Lawyers for Bankman-Fried pressed their case for leniency by including a character letter written on their client’s behalf by Carmine Simpson, a 29-year-old former NYPD cop who was arrested three years ago for allegedly soliciting child pornography.

According to Simpson, MDC inmates are secretly working with the feds to “extort” and “harass” the disgraced FTX mogul.

Simpson urged US District Court Judge Lewis A. Kaplan to show leniency toward Bankman-Fried, who has been relegated to eating weekly meals of “undercooked rice, a scoop of disgusting-looking beans and week-old brown lettuce.”

Simpson described the conditions at MDC as “cruel and inhumane.”

Bankman-Fried has asked for leniency. He faces a maximum sentence of more than 100 years.

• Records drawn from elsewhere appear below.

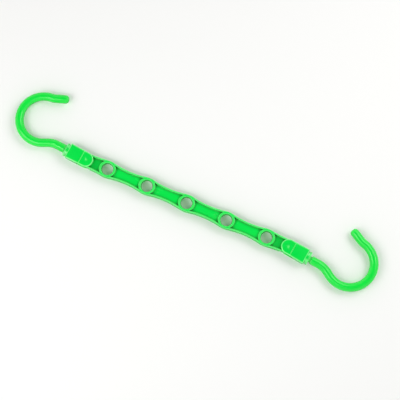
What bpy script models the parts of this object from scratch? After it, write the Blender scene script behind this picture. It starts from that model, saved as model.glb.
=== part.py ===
"""Five-hole clothes hanger: a ringed bar with a folding knuckle and a turning hook at each end.

The hanger lies flat. The bar runs along X, the holes and the fold pins point along Z, and both hooks open to +Y.
Each knuckle is drawn about its fold pin, with its shank axis along +X.
"""

import math

import bmesh
import bpy
from mathutils import Matrix, Vector

MM = 0.001

# Gaps between the pieces
PLAY = 0.3 * MM  # round and beside everything that turns
SEAM = 0.2 * MM  # between the two shells of a knuckle
OVERLAP = 0.5 * MM  # how far forms of one moulding run into each other before they are joined

# Bar
HOLE_COUNT = 5
HOLE_PITCH = 41.0 * MM
HOLE_DIAMETER = 10.8 * MM
RING_WALL = 2.6 * MM
WAIST_WIDTH = 12.0 * MM  # the bar half way between two holes
CROWN_RADIUS = 20.0 * MM  # the bar's side where it passes a hole
BAR_THICKNESS = 6.8 * MM
RIM_WALL = 1.5 * MM
WEB_THICKNESS = 2.2 * MM
CHANNEL_DRAFT = 0.25 * MM  # the rims and rings are thicker by this much at the web
BAR_EDGE = 0.55 * MM  # rounding of every rim and ring
EYE_DISTANCE = 22.3 * MM  # last hole to fold pin
EYE_WALL = 4.1 * MM  # bar material round the fold pin

# Knuckle
PIN_DIAMETER = 4.4 * MM
CHEEK_WALL = 1.5 * MM
CHEEK_LIP = 0.5 * MM  # how far the cheek covers more than the bar's eye
FOLD_CLEARANCE = 0.8 * MM  # bar's eye to the wall it would meet when folded past a right angle
KNUCKLE_LENGTH = 19.3 * MM  # fold pin to the outer face
KNUCKLE_END_WIDTH = 14.9 * MM
PAD_LENGTH = 4.7 * MM  # fold pin to the end of the raised round pad
PAD_STEP = 0.3 * MM
PAD_RAMP = 0.6 * MM
KNUCKLE_EDGE = 0.9 * MM
KNUCKLE_CORNER = 0.6 * MM
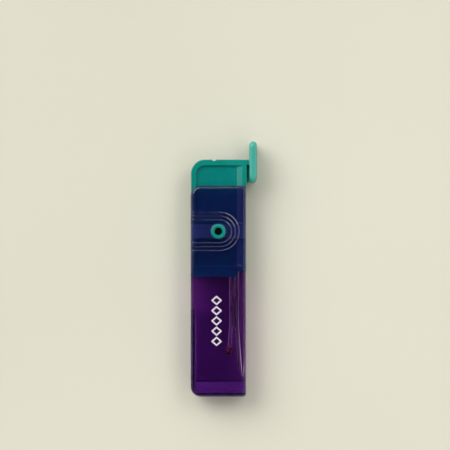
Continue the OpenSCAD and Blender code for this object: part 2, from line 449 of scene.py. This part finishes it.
def brushed_steel():
    """Stainless steel ground along its length."""
    material, tree, shader = new_material("blade_steel")
    streaks = noise(tree, 2600, detail=5, stretch=(0.03, 1, 1))
    colour = colour_blend(tree, spread(tree, streaks, 0, 1), (0.52, 0.51, 0.5), (0.74, 0.73, 0.71))
    tree.links.new(colour, shader.inputs["Base Color"])
    shader.inputs["Metallic"].default_value = 1.0
    tree.links.new(spread(tree, streaks, 0.2, 0.38), shader.inputs["Roughness"])
    shader.inputs["Anisotropic"].default_value = 0.5
    tree.links.new(bump(tree, streaks, 0.3, 0.000008), shader.inputs["Normal"])
    return material


def red_plastic():
    """Glossy dark red plastic of the safety ball."""
    material, tree, shader = new_material("ball_red")
    cloud = noise(tree, 1200, detail=3)
    colour = colour_blend(tree, spread(tree, cloud, 0, 1), (0.09, 0.002, 0.006), (0.13, 0.003, 0.01))
    tree.links.new(colour, shader.inputs["Base Color"])
    tree.links.new(spread(tree, noise(tree, 4000), 0.18, 0.3), shader.inputs["Roughness"])
    tree.links.new(bump(tree, cloud, 0.1, 0.00001), shader.inputs["Normal"])
    return material


def print_ink():
    """Pad-printed white ink, a little thin in places."""
    material, tree, shader = new_material("print_white")
    patches = noise(tree, 3500, detail=5)
    colour = colour_blend(tree, spread(tree, patches, 0, 1), (0.48, 0.43, 0.55), (0.72, 0.69, 0.76))
    tree.links.new(colour, shader.inputs["Base Color"])
    tree.links.new(spread(tree, patches, 0.38, 0.6), shader.inputs["Roughness"])
    tree.links.new(bump(tree, noise(tree, 12000), 0.25, 0.000006), shader.inputs["Normal"])
    return material


def pale_floor():
    """Plain matt studio floor."""
    material, tree, shader = new_material("studio_floor")
    cloud = noise(tree, 6, detail=2)
    colour = colour_blend(tree, spread(tree, cloud, 0, 1), (0.6, 0.59, 0.5), (0.63, 0.62, 0.53))
    tree.links.new(colour, shader.inputs["Base Color"])
    shader.inputs["Roughness"].default_value = 0.75
    return material


# ---------------------------------------------------------------- casing

def grip_rib(radius):
    """Soft-sided rib that runs in from the spine edge, round the pivot and back to the edge."""
    leg_steps, turn_steps, side_steps, root_depth = 16, 28, 4, 0.3
    straight_end = HALF_WIDTH - RIB_END_GAP
    legs = [straight_end - i * (straight_end + RIB_OFFSET) / leg_steps for i in range(leg_steps)]
    turns = [math.pi * i / turn_steps for i in range(turn_steps + 1)]
    path = [((radius, y), (1, 0)) for y in legs]
    path += [((radius * math.cos(a), -RIB_OFFSET - radius * math.sin(a)), (math.cos(a), -math.sin(a)))
             for a in turns]
    path += [((-radius, y), (-1, 0)) for y in reversed(legs)]
    rings = []
    for (x, y), (nx, ny) in path:
        # Over the rounded edge of the front face the rib follows the surface and dies out
        over = max(0.0, y - (HALF_WIDTH - EDGE_ROUND))
        drop = EDGE_ROUND - math.sqrt(max(EDGE_ROUND ** 2 - over ** 2, 0.0))
        height = RIB_HEIGHT * min(1.0, max(0.0, (straight_end - y) / (EDGE_ROUND - RIB_END_GAP)))
        ring = []
        for i in range(2 * side_steps + 1):
            share = 1 - i / side_steps
            out, up = RIB_WIDTH / 2 * share, height / 2 * (1 + math.cos(math.pi * share))
            ring.append((x + nx * out, y + ny * out, FRONT_FACE - drop + up))
        for out in (-RIB_WIDTH / 2, RIB_WIDTH / 2):
            ring.append((x + nx * out, y + ny * out, FRONT_FACE - drop - root_depth))
        rings.append(ring)
    return loft("rib", rings)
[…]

Matthew McDermott

Last week, a bearded Bankman-Fried was pictured alongside a former Bloods gang member in the first jailhouse photo of the disgraced crypto kingpin after he was convicted of fraud.

Bankman-Fried’s wealth was estimated in the billions before FTX imploded.

He pleaded not guilty and is expected to appeal his conviction and sentence.

Bankman-Fried acknowledged making mistakes running FTX, but testified at trial that he never intended to steal customer funds.

Kaplan is set to sentence the former billionaire, who turns 32 next week, on March 28.

The Post has sought comment from Bankman-Fried.